BFG Mud Terrains are pretty streetable mud tire, and get excellent mileage, 40-50K is the norm i have seen. a set of 305-70's is about 800 bucks though.
they work pretty good in deep mud, pretty good in DEEP snow, poor in rain, poor in ice, and not bad at all on dry pavement.
i had my 78 in some 10-18" deep slimy snot mud this weekend, never got stuck, but it was all over the place, kinda suprised me it did not track well, i followed a few guy thru, one guy with boggers went thru like it was 1/4" deep, almost perfectly straight, with no drama. my truck could not even stay in the ruts from other trucks, we forged our own trail
i did fare better than a couple lesser shod trucks, thjose were on all terrains, and one was stuck inside of 2 seconds and 20'!
there are far better tires for mud, and i will be getting those for the 78, as it is only driven on pavement long enough to get to mud or snow, boggers for me.

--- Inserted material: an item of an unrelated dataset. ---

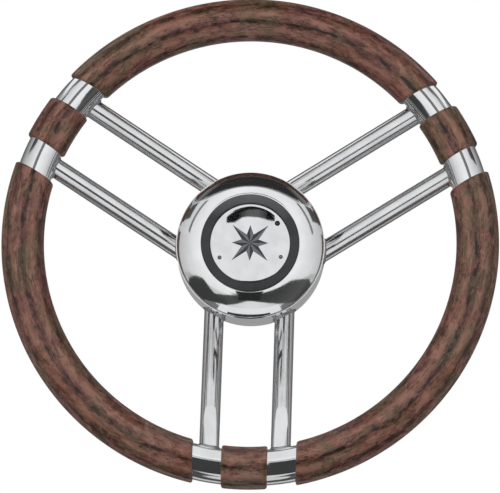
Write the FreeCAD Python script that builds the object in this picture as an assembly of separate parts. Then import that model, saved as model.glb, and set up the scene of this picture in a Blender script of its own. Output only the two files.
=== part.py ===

I just bought a set of 315x75x16 dunlop radial mud rovers from tirerack. They were $566 including shipping. They are more agressive than a bfg and handle pretty good on the dry and wet. They have a little noise but not near like a set of swampers. I only have about 1500 miles on them so far so I don't know about wear. If they wear half decient i'll buy another set.